Это слова американца — контрразведчика Филипа из пьесы «Пятая колонна». Пьеса писалась осенью и в начале зимы 1937 года в полупустом мадридском отеле «Флорида», где не ладилось с отоплением, и Хемингуэй включал электроплитку, согреваясь и жаря на ней яичницу. Отправляясь на фронт, прятал рукопись в скатанный матрас. За время работы над пьесой в отель «Флорида» попало свыше тридцати снарядов.

«Он участвует в этой войне потому, что она вспыхнула в стране, которую он всегда любил, и потому, что он верит в Республику и знает, что, если Республика будет разбита, жизнь станет нестерпимой для тех, кто верил в нее. На время войны он подчинил себя коммунистической дисциплине. Здесь, в Испании, коммунисты показали самую лучшую дисциплину и самый здравый и разумный подход к ведению войны. Он признал их дисциплину на это время, потому что там, где дело касалось войны, это была единственная партия, чью программу и дисциплину он мог уважать».

Таковы отдельные мысли Роберта Джордана, героя романа «По ком звонит колокол». Партизанский отряд, о котором рассказывается в нем, действует в последних числах мая 1937 года — с вечера субботы до полудня вторника — в горах Гвадаррамы, где предстоит наступление под Сеговией.

Роман завершеп в 1940 году, и это объяснено автором: «После Испанской войны я должен был писать немедленно, потому что знал, что следующая война надвигается быстро, и чувствовал, что времени остается мало».

Переведенный на многие языки, роман этот приобрел мировую известность. Однако испанцами — участниками войны — был встречен по–разному. Кое-кто отзывался как о карикатурном, оскорбительном для сражавшихся, другие, как об одном из лучших романов XX века.

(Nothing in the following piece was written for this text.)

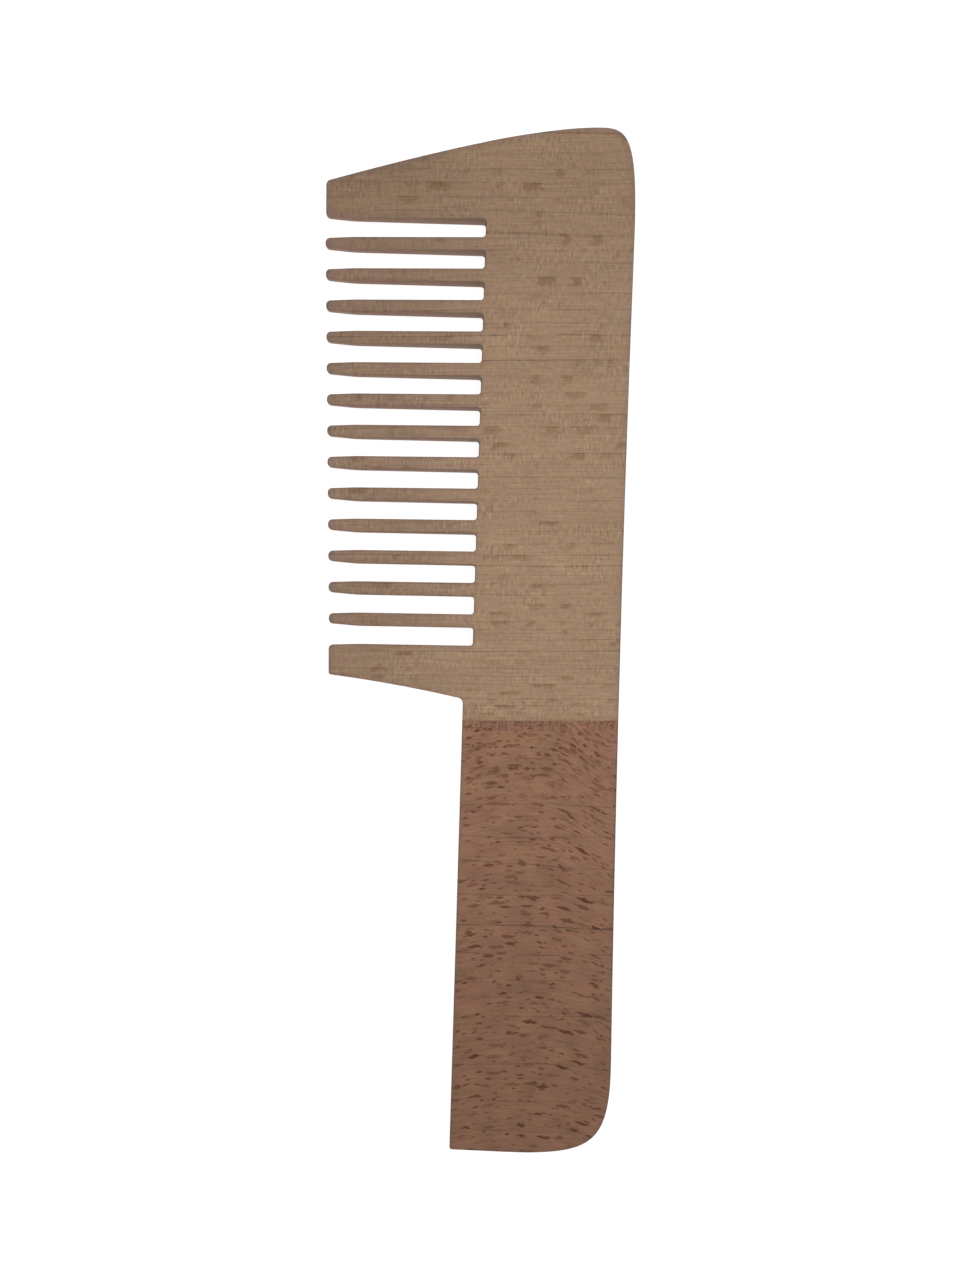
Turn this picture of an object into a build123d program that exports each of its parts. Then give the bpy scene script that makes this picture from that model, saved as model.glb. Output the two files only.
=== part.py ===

После второй мировой войны вице–министр обороны Польской Народной Республики генерал Кароль Сверчевский был с визитом в Соединенных Штатах Америки. На пресс–конференции его спросили, в частности, как он относится к роману «По ком звонит колокол», какого мнения о генерале Гольце, прототипом которого, как известно, послужил Вальтер.

Генерал Сверчевский сказал, что романа не читал и не имеет ничего сказать по поводу Гольца. В Хемингуэе ценит смелого антифашиста и хорошего — чему был свидетелем — пулеметчика.

IX

Операция — ей суждено именоваться Брунетской — достигла той стадии, когда все добытое на земле и с воздуха, отданное хранящейся в сейфе бумаге, возвращается на землю. Возвращение это скрытное, потаенное, — чтобы былинка не шелохнулась, куст не задрожал в знойно–зыбкой полуденной нерушимости.